» **What this task involves**:
Copy out the line that contains "bpy.context.scene.collection.objects.link(empty)", the line that contains "imported = [obj", and every line between them, exactly, and nothing else.

» **Rows from a 3D modeling dataset**:

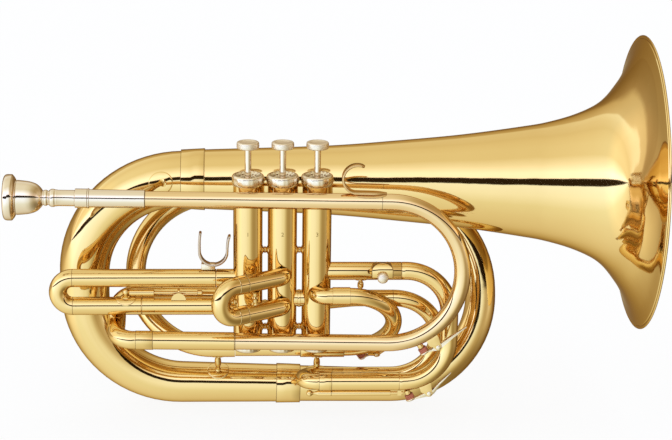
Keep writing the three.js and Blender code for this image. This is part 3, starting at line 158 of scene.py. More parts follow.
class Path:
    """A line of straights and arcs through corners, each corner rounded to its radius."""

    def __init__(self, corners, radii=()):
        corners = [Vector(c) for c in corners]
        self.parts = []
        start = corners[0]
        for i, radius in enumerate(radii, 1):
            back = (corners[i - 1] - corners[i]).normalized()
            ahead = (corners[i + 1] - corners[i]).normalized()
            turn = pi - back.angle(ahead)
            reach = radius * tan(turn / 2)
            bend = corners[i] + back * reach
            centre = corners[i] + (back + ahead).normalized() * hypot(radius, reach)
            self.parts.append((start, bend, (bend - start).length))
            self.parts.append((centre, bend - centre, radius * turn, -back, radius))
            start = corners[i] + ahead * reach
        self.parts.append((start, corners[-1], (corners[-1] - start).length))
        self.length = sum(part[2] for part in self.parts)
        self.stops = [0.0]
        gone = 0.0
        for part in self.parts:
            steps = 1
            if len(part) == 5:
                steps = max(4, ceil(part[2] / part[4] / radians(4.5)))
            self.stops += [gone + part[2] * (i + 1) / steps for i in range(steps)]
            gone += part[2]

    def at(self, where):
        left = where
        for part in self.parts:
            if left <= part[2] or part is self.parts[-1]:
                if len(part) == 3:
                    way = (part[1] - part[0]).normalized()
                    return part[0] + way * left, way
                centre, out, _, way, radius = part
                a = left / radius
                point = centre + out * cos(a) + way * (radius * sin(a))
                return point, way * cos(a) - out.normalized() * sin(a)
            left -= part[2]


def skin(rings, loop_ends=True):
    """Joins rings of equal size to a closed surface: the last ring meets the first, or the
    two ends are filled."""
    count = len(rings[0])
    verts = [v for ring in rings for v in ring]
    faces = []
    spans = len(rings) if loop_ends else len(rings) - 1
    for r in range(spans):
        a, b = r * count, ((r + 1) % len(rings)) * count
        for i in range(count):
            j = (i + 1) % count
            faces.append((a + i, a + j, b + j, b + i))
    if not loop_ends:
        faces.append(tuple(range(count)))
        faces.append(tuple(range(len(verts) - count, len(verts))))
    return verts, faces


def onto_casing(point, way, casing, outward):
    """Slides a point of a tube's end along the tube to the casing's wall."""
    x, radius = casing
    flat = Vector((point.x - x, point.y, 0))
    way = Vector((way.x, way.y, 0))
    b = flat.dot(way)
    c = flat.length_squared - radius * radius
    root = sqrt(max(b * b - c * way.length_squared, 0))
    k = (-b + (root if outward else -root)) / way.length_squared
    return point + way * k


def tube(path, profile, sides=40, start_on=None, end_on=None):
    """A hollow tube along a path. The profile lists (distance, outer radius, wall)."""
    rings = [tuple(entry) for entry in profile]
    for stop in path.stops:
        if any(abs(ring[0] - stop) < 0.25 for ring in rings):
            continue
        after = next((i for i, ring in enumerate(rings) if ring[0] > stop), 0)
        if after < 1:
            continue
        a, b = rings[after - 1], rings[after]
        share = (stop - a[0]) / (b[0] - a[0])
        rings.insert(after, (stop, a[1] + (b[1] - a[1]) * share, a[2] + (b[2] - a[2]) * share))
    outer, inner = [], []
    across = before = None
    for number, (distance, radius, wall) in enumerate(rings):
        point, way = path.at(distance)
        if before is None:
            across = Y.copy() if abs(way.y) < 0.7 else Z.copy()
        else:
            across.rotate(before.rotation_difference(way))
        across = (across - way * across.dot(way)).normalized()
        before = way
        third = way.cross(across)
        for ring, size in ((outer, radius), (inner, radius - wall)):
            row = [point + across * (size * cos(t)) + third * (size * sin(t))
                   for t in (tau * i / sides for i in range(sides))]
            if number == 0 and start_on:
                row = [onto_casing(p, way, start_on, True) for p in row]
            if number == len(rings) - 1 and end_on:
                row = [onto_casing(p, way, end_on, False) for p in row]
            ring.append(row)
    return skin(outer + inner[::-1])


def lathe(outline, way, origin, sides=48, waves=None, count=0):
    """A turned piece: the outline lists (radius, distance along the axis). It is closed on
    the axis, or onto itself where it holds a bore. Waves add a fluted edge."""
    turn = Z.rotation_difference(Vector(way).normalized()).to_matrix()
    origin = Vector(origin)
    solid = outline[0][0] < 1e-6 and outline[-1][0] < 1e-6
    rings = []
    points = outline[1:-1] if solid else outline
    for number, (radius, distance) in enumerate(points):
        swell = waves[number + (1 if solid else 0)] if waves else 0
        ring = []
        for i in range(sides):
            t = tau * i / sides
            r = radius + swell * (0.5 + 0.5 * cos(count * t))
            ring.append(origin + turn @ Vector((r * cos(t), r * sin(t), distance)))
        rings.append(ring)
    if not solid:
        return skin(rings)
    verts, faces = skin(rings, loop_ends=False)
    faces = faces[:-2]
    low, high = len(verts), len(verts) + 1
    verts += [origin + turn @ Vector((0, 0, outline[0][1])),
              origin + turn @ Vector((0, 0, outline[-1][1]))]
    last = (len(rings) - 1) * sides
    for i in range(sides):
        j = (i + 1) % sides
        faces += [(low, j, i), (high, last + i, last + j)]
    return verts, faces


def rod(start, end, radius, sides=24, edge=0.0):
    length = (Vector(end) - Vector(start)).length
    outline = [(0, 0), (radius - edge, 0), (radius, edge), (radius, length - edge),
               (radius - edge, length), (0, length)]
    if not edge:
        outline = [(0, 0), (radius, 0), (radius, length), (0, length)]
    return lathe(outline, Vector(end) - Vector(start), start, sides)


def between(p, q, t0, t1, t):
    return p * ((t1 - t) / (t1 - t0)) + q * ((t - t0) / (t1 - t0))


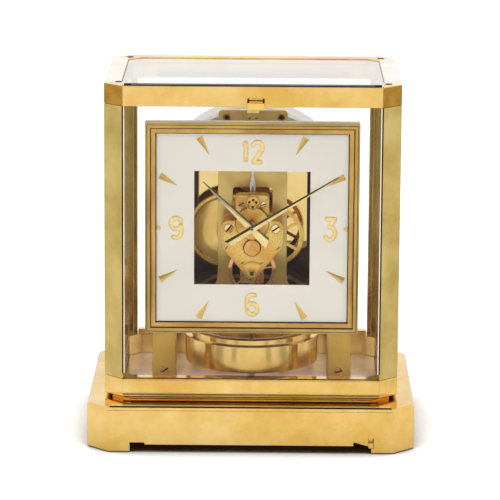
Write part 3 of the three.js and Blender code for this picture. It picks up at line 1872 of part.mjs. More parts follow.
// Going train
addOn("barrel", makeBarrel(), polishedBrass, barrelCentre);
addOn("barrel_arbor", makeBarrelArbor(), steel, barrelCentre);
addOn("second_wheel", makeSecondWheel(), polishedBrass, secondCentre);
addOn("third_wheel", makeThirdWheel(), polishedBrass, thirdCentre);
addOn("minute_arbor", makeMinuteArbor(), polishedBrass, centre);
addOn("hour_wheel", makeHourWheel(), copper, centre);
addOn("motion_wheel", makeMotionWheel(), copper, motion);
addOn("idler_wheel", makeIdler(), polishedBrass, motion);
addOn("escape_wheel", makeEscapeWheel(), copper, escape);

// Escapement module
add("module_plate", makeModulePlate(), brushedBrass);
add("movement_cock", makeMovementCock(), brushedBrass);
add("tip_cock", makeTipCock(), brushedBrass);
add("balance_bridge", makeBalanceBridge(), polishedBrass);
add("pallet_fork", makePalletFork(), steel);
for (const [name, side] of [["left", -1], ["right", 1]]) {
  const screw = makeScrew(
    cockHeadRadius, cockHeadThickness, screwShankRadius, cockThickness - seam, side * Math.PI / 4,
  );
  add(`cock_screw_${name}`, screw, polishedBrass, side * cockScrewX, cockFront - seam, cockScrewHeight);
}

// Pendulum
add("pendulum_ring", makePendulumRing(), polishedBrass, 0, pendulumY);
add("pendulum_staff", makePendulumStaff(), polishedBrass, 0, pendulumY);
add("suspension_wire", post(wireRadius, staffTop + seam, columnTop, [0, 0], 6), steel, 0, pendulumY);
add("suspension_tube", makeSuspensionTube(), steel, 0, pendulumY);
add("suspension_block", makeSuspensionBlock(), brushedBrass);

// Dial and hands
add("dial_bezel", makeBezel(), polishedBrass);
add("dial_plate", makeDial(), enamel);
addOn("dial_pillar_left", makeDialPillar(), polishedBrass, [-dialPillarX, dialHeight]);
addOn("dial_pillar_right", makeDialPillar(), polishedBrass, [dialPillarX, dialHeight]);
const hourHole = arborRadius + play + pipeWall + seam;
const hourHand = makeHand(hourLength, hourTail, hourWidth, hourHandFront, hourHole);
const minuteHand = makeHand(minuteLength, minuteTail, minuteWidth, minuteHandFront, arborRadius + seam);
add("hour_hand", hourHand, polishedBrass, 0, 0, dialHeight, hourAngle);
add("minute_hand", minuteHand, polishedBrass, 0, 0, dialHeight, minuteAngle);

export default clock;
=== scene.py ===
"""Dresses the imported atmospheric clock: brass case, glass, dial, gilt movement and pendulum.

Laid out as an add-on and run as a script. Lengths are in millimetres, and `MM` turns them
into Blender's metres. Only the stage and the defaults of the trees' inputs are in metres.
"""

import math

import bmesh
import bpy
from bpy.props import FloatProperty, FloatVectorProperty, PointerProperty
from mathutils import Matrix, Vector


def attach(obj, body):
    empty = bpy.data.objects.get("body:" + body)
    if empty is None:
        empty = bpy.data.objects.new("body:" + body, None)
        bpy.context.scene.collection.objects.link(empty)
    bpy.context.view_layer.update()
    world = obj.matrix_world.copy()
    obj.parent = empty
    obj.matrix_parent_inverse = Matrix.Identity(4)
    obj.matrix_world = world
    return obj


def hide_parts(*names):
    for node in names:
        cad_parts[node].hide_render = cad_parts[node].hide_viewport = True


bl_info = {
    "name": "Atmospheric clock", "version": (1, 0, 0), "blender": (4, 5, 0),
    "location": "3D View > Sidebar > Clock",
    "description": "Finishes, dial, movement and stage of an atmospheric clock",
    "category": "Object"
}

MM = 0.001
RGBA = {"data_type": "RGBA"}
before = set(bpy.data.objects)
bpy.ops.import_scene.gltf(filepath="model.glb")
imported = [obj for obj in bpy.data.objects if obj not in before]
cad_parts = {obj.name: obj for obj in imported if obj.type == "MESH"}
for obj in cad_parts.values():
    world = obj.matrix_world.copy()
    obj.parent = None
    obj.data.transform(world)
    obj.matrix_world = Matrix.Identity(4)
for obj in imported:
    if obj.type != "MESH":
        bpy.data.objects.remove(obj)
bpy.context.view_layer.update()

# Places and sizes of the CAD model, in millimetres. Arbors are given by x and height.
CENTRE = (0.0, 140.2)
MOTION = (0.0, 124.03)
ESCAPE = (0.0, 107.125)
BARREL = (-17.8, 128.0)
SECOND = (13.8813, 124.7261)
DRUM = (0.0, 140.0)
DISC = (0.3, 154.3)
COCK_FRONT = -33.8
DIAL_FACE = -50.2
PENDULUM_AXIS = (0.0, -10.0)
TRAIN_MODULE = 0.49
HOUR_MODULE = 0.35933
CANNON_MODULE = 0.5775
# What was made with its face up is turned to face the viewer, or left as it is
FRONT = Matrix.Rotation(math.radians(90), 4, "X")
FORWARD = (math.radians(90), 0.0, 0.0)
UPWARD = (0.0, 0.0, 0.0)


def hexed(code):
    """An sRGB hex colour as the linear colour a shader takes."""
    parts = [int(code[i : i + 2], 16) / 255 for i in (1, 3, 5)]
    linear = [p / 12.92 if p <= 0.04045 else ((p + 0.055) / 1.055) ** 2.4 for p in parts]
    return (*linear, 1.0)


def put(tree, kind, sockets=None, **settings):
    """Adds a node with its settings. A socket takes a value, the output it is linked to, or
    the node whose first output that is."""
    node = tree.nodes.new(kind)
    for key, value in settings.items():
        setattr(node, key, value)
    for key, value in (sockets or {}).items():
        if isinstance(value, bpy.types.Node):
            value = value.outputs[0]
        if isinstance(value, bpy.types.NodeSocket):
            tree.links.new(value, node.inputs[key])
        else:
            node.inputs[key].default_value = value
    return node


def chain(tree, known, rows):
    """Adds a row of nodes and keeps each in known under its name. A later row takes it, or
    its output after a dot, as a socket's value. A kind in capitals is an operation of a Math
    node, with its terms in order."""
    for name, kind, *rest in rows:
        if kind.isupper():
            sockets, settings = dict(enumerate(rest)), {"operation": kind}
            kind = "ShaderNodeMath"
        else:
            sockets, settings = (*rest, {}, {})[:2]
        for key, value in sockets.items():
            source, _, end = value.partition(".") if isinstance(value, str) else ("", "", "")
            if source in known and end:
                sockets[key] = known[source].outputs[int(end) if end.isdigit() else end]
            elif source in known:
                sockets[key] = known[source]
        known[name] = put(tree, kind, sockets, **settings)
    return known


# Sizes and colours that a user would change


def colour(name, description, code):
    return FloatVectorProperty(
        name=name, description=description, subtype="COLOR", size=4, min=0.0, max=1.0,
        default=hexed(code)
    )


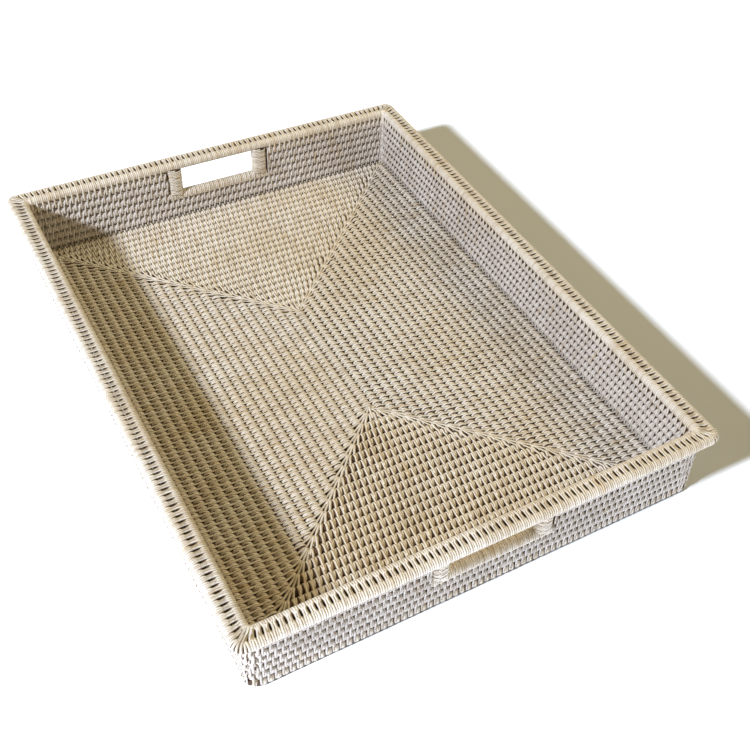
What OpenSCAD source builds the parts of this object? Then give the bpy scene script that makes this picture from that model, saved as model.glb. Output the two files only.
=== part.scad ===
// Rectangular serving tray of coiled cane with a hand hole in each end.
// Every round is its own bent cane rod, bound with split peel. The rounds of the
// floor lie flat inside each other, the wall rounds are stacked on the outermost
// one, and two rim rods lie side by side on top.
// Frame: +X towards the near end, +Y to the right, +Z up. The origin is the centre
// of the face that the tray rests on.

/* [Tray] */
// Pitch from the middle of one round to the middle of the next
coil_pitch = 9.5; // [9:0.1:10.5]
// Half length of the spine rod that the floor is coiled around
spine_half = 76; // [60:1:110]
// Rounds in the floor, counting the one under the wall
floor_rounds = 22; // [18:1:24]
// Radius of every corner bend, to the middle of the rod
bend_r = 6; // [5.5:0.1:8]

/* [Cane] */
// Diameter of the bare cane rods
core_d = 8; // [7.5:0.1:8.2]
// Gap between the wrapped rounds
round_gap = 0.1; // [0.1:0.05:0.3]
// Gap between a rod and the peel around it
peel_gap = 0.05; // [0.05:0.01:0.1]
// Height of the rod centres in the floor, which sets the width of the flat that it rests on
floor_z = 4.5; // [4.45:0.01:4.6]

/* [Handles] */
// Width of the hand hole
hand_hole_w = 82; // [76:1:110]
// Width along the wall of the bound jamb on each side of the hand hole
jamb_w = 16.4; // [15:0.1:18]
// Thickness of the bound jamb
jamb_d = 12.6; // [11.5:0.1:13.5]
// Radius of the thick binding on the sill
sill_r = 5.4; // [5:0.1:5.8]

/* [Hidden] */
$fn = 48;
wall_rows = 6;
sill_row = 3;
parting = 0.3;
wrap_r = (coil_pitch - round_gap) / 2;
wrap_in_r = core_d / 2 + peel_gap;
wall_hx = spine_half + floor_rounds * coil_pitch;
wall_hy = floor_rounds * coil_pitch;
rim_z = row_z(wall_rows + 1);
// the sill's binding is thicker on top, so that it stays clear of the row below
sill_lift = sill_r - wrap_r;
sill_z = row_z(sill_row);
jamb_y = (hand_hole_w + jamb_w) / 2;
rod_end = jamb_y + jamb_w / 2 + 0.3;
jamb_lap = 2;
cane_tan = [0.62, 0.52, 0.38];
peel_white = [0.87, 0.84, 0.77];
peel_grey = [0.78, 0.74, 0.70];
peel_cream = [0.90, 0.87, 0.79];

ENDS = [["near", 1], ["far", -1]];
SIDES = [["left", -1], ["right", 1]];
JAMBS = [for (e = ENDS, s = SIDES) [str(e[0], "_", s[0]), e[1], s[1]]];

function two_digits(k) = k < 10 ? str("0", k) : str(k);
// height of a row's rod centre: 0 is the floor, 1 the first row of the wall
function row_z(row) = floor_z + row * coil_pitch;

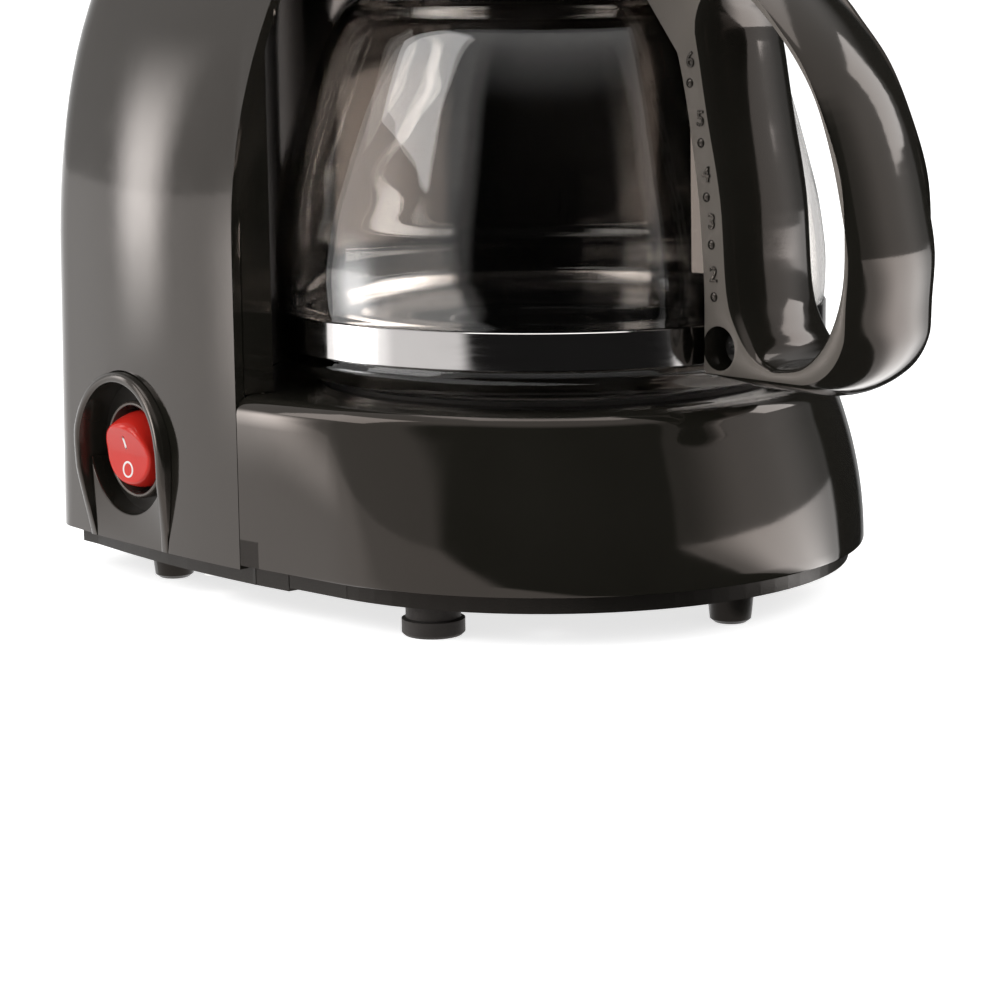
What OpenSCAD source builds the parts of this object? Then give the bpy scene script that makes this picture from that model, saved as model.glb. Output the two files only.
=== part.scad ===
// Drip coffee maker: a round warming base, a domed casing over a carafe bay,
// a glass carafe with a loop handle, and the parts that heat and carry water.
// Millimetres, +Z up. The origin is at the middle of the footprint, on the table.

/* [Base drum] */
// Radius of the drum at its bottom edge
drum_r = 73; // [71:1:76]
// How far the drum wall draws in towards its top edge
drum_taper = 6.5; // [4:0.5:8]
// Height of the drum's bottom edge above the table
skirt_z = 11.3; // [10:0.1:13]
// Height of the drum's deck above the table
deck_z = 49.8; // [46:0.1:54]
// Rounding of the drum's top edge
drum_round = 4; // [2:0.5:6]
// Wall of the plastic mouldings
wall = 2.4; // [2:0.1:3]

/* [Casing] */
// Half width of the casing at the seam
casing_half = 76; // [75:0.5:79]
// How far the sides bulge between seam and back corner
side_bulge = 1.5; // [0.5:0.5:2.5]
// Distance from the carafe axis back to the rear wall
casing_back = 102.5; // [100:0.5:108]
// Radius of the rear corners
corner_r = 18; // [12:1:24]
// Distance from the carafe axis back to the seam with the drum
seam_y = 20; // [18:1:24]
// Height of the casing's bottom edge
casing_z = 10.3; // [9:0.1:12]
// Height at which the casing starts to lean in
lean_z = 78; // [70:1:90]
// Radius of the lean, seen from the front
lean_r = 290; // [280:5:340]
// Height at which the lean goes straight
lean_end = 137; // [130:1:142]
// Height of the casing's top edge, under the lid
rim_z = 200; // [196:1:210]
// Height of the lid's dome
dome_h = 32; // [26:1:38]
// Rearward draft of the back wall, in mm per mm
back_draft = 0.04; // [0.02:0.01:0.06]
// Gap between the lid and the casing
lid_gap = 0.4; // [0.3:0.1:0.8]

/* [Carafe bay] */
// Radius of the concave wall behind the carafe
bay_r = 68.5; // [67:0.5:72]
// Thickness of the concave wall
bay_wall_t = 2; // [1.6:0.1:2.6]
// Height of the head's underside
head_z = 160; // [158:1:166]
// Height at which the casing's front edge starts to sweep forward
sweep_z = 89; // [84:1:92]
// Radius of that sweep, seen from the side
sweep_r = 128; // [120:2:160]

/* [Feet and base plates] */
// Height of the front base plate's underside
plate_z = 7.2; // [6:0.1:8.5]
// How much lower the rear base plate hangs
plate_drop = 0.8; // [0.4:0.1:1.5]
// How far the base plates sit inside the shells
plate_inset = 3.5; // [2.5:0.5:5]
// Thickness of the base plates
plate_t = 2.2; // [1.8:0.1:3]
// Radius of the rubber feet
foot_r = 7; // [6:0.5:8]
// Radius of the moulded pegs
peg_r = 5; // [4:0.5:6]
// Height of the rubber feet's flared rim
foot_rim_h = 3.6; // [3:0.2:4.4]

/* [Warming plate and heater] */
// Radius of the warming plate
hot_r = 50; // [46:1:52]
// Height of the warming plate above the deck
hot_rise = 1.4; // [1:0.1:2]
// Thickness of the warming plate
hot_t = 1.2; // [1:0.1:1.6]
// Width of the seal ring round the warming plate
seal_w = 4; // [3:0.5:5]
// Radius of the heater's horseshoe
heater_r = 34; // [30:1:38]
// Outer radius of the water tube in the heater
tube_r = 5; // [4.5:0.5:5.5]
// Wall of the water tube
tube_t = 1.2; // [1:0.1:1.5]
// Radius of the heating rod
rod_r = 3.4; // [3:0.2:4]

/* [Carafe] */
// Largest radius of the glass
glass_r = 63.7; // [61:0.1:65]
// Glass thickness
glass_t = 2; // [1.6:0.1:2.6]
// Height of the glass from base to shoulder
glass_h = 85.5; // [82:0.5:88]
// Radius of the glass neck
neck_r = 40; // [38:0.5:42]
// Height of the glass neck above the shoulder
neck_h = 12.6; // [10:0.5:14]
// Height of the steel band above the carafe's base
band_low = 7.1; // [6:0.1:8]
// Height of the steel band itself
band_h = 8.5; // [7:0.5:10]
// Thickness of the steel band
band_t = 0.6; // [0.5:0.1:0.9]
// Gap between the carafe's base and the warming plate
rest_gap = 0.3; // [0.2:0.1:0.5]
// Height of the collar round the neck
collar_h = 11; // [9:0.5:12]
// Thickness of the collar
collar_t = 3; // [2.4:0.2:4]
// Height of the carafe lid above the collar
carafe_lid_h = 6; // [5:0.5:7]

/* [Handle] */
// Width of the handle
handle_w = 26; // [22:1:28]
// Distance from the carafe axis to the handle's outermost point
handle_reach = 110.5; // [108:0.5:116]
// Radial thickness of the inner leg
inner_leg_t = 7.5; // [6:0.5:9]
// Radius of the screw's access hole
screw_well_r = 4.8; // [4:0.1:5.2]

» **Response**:
        bpy.context.scene.collection.objects.link(empty)
    bpy.context.view_layer.update()
    world = obj.matrix_world.copy()
    obj.parent = empty
    obj.matrix_parent_inverse = Matrix.Identity(4)
    obj.matrix_world = world
    return obj


def hide_parts(*names):
    for node in names:
        cad_parts[node].hide_render = cad_parts[node].hide_viewport = True


bl_info = {
    "name": "Atmospheric clock", "version": (1, 0, 0), "blender": (4, 5, 0),
    "location": "3D View > Sidebar > Clock",
    "description": "Finishes, dial, movement and stage of an atmospheric clock",
    "category": "Object"
}

MM = 0.001
RGBA = {"data_type": "RGBA"}
before = set(bpy.data.objects)
bpy.ops.import_scene.gltf(filepath="model.glb")
imported = [obj for obj in bpy.data.objects if obj not in before]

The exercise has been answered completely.